Implementation of Non-Cleared Derivatives Margin Rules Deferred

March 18, 2015 – The Basel Committee on Banking Supervision and IOSCO have extended the implementation date for the Non-Cleared Derivatives Margin Rules, originally scheduled to start from December 1, 2015. Firms will now have until September 1, 2016 to prepare for the imposition of stricter rules for trading over-the-counter derivatives.

BCBS Issues Revisions to Basel Securitization Framework

The Basel Committee on Banking Supervision (“BCBS“) issued revisions to the Basel II securitization framework on December 11.
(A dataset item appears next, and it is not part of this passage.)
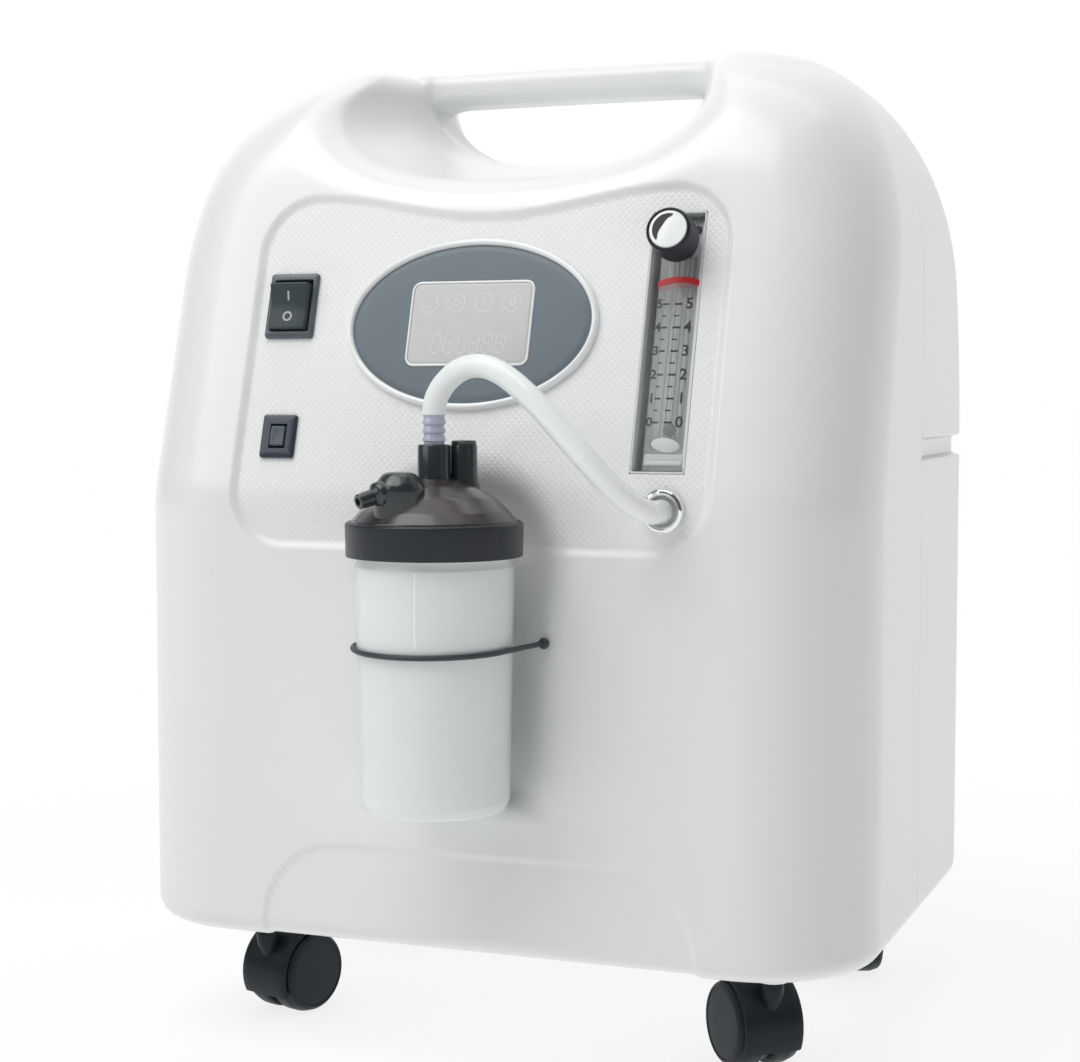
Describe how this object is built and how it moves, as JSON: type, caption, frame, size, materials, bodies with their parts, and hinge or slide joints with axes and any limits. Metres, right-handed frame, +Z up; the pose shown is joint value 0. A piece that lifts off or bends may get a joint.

 The framework, which comes into effect in January 2018, forms part of the BCBS’s broader Basel II agenda to reform regulatory standards for banks in response to the global financial crisis. The revisions aim to address a number of shortcomings in the securitization framework highlighted by the financial crisis and strengthen the capital standards for securitization exposures held in the banking book.

 The final requirements set out in the framework incorporate feedback to two rounds of consultation in 2012 and 2013 and take account of two quality impact studies undertaking during those consultations. Compared to the 2013 proposals, this final set of requirements includes amendments that smooth the impact of maturity on capital charges, as well as technical enhancements and clarifications.

IOSCO Publishes Consultation Paper on Risk Mitigation Standards for Non-Centrally Cleared OTC Derivatives

On September 17, the IOSCO published a consultation paper on risk mitigation standards for non-centrally cleared OTC derivatives (CR06/2014).

The standards have been developed in consultation with the Basel Committee on Banking Supervision and the Committee on Payments and Market Infrastructures and propose nine standards whose objectives are to increase financial stability, facilitate the management of counterparty credit and other risks and promote legal certainty.

Comments are invited before the closing of the consultation on October 17.  Consultation.